Out of the coronavirus pandemic comes an altruistic Internet platform designed for independent and small theaters, particularly community and school-based companies that one might call amateur groups. On the Stage Streaming is an offshoot of New York's On the Stage, an arts consulting and tech service company that, before Covid, provided full technical services that often included in studio development projects for Internet broadcast either live or videoed. Broadway producer Hunter Arnold, who also owns TBD Theatricals, developed On the Stage as an incubator project.
On the Stage provides not only the adapted ZOOM-based platform but also online ticketing and marketing through social media. While in-studio services are now suspended, On the Stage Streaming, which launched in April 2020 as a free beta test project known as Play It Forward, is offering most of the same services that its parent company provides. This includes: support in acquiring works from a library of licensed plays and musicals approved for streaming use; a built-in framework for virtually auditioning and rehearsing the show; a custom-branded website to promote the production, sell tickets and merchandise, or accept donations; software to record the performance (whether on-screen virtual capture or on-stage live filming); a secure viewing platform for broadcasting the production to an audience; and technical support for the entire production.

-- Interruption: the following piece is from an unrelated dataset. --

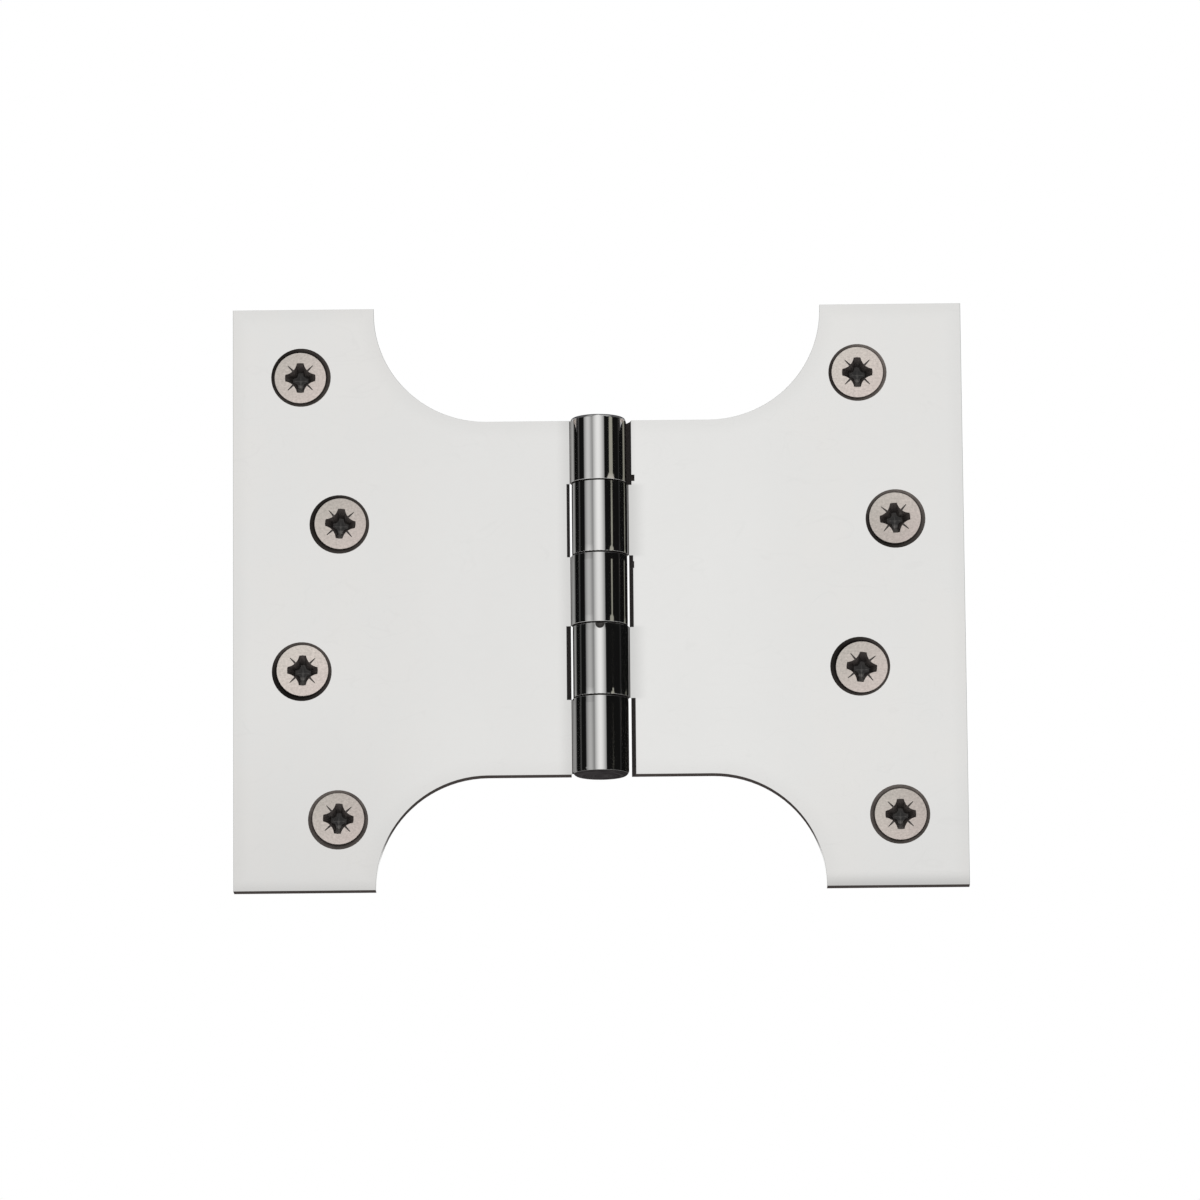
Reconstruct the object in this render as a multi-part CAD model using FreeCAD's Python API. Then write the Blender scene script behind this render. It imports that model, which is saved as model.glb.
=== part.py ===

On the Stage Streaming is not pushing its brand. This makes it hard to find the 370 plus theaters who have taken advantage of this distributed virtual service where the actors are in separate locations. One way to get an idea is to see what comes up on Twitter under #onthestage. Since April 2020, theaters using On the Stage Streaming have sold over 20,000 tickets and collected over $35,000 in donations.
This reviewer stumbled into this environment through poet Anne Harding Woodworth who had teamed up with her playwright sister Bundy H. Bolt and was urging contacts to attend their play reading Somewhere Voices through New Surry Theatre of Blue Hill, Maine.
Subsequently, this reviewer saw New Surry Theatre's live streaming production of Branden Jacobs-Jenkins Appropriate. The play came across reasonably well despite latency issues—data transmission that stutters or freezes. (See my mini review at the Scene4-sponsored blog The Dressing.) This reviewer wondered what reaction playwright Jacobs-Jenkins might have about his play with the actors distributed in different geographic locations and occasional lines dropping out. Surely he knew his play was being licensed for use in this way. A call to the university where he teaches got the answer that he was not able to take interviews at this time due to his teaching responsibilities.
One thing for sure, On the Stage Streaming, which is only collecting a small percent of ticket sales never intended to get rich from this service. This reviewer sees it as an investment in the future of accessible and affordable theater.